** Begin Material for this exercise **

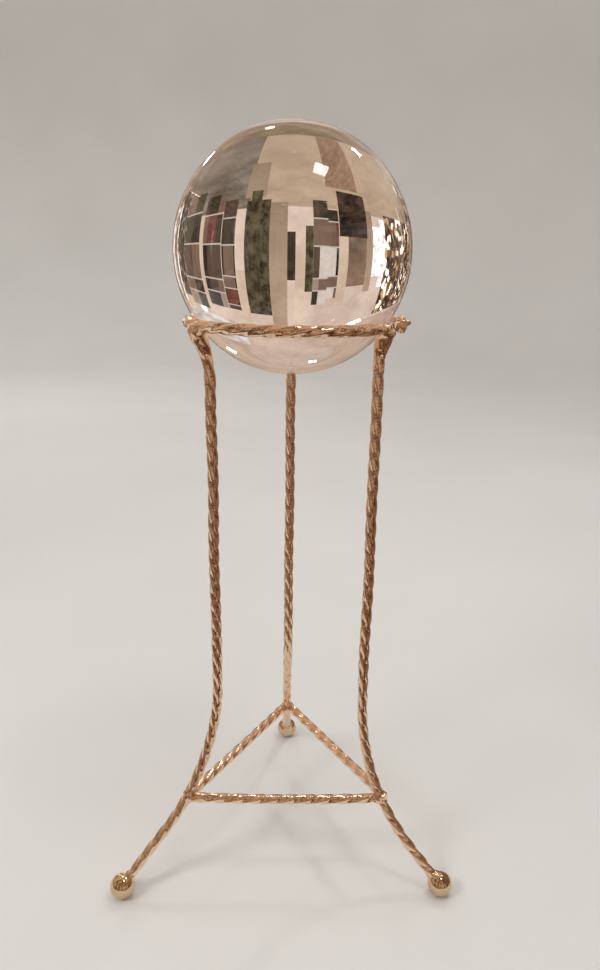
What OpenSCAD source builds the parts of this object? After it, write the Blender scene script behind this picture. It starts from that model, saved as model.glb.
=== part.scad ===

** End Material for this exercise **
** Begin Material for this exercise **

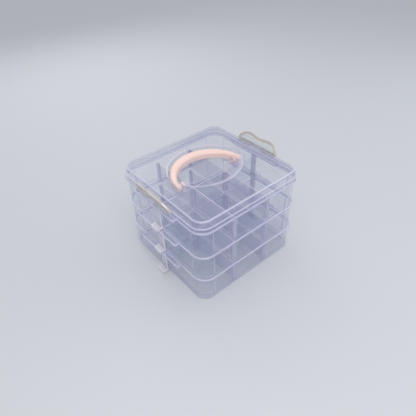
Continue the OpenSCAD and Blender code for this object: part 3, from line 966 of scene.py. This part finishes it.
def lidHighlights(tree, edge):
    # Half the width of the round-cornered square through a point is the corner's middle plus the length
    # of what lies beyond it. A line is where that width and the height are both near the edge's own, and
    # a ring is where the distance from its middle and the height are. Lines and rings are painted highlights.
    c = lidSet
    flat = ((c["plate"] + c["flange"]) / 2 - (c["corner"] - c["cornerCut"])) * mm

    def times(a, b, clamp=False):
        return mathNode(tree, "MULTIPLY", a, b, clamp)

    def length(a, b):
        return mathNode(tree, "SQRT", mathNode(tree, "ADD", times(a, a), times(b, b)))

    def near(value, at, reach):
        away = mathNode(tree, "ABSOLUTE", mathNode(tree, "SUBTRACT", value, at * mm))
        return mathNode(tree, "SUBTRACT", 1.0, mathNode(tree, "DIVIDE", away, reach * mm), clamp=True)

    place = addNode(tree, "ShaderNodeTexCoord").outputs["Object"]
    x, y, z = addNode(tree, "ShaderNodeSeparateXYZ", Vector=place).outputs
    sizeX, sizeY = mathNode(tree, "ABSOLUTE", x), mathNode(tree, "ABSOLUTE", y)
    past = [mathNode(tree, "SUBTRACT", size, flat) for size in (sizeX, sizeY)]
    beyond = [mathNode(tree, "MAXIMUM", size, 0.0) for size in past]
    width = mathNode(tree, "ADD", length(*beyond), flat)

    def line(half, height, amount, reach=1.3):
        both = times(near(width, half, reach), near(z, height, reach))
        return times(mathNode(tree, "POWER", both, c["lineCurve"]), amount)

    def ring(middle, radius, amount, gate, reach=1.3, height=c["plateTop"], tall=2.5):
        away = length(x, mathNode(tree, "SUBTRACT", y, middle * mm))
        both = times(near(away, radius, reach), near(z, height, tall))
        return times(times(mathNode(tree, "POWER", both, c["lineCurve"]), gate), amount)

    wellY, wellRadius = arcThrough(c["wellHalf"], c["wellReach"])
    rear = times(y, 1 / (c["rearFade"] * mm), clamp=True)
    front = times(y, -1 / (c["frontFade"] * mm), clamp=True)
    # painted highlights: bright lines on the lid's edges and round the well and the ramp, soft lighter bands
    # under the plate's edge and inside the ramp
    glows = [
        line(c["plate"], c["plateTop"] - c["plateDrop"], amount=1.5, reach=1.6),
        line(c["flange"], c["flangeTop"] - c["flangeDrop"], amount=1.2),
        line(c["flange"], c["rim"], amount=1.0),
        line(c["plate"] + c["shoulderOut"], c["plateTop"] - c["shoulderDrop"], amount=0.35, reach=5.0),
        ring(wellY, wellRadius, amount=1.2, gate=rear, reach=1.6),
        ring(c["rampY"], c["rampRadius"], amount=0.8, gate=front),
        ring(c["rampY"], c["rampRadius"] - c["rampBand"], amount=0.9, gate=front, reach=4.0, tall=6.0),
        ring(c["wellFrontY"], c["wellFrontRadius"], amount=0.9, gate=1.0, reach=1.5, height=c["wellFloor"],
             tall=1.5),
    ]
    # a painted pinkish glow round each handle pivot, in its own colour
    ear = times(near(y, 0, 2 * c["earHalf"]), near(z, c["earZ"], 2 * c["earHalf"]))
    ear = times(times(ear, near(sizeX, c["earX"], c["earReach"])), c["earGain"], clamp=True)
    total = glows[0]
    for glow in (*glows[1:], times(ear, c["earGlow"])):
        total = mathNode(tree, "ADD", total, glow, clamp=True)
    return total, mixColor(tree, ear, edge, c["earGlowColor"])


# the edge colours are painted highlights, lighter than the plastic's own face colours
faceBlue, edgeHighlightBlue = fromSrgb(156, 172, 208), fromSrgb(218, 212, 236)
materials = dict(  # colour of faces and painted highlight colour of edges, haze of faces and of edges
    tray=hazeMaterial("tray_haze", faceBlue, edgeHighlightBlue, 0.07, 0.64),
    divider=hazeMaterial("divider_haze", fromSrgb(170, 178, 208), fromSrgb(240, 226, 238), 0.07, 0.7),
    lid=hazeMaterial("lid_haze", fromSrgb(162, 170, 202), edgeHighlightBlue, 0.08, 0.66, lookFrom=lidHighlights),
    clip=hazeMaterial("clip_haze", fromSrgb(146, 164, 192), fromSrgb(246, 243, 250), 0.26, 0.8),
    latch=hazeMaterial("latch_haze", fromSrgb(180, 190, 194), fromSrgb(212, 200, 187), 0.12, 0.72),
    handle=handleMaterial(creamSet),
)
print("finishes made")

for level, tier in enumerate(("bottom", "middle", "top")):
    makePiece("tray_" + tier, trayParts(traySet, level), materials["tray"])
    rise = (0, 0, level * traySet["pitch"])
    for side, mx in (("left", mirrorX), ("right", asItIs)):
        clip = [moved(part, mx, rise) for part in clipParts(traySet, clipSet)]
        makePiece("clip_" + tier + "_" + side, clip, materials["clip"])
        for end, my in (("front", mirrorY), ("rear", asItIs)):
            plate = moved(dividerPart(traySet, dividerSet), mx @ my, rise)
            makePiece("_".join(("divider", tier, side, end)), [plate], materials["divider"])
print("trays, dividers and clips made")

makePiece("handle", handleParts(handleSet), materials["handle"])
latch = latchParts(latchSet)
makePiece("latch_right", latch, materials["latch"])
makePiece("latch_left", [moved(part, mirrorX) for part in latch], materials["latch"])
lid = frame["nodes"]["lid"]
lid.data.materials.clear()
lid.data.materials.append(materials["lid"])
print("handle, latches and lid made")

** End Material for this exercise **
** Begin Material for this exercise **

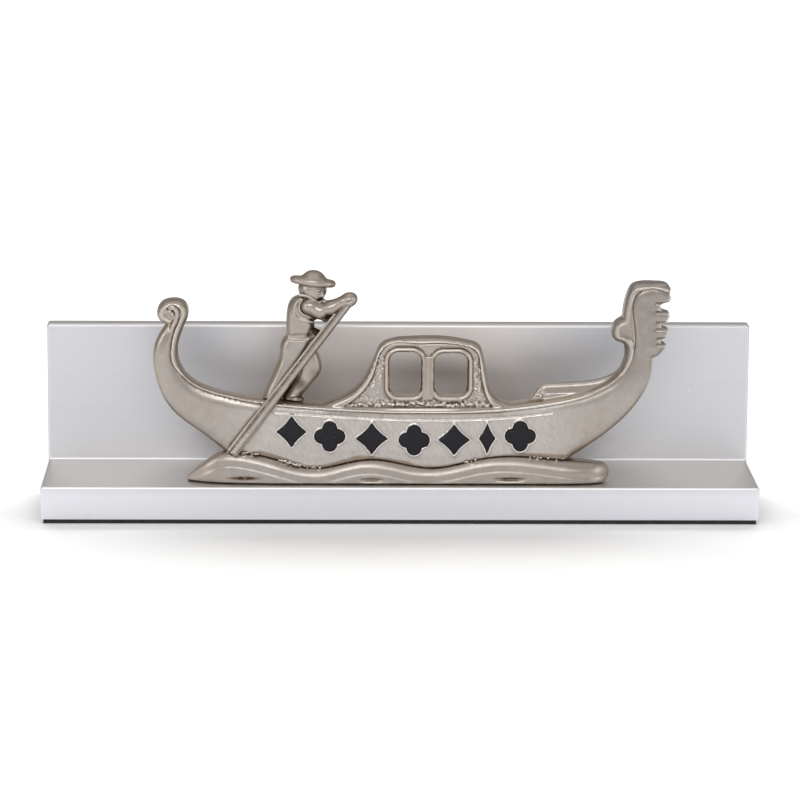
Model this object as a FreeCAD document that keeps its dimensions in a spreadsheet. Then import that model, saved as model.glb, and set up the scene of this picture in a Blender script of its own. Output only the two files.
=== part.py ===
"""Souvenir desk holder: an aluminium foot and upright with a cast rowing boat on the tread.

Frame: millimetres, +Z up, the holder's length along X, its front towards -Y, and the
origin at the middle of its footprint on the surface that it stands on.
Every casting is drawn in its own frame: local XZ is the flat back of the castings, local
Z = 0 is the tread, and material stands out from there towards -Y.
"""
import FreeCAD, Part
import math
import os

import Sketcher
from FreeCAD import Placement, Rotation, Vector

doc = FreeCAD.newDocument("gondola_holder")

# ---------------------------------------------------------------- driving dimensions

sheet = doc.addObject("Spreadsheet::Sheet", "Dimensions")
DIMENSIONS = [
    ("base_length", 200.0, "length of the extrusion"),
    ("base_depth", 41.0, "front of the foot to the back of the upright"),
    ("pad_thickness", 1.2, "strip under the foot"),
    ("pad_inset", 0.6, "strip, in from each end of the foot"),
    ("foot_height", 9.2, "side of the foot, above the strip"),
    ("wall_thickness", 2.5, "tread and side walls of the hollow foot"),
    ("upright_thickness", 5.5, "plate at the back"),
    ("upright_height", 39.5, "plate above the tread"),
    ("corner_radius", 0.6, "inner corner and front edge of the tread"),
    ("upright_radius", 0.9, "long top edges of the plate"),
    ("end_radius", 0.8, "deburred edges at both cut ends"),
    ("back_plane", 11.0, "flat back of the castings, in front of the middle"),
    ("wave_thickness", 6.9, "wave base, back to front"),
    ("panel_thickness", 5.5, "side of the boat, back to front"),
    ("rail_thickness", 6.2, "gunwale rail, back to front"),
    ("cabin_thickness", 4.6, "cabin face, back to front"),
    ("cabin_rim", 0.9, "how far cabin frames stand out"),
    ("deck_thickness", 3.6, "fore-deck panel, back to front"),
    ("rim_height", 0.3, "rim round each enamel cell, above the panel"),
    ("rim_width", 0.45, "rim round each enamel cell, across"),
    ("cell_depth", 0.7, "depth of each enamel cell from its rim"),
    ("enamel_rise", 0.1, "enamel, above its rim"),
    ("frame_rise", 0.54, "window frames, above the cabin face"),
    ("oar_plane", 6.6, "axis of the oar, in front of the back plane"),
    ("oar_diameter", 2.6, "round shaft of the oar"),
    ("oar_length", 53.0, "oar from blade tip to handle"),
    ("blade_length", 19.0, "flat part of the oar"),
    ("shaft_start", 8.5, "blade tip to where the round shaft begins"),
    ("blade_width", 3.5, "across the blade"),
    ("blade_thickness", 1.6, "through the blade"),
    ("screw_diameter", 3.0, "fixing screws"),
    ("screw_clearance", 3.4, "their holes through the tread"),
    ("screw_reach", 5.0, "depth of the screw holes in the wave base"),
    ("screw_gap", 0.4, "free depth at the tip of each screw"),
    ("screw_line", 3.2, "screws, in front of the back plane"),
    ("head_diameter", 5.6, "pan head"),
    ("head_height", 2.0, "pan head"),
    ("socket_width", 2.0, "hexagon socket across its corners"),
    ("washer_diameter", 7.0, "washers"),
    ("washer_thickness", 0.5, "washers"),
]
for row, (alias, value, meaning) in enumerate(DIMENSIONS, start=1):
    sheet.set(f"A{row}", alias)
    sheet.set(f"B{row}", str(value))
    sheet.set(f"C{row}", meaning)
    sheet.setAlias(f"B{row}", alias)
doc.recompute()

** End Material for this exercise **

Exercise directions
Find each line holding the word "model" and copy it.

Solution below
What OpenSCAD source builds the parts of this object? After it, write the Blender scene script behind this picture. It starts from that model, saved as model.glb.
Model this object as a FreeCAD document that keeps its dimensions in a spreadsheet. Then import that model, saved as model.glb, and set up the scene of this picture in a Blender script of its own. Output only the two files.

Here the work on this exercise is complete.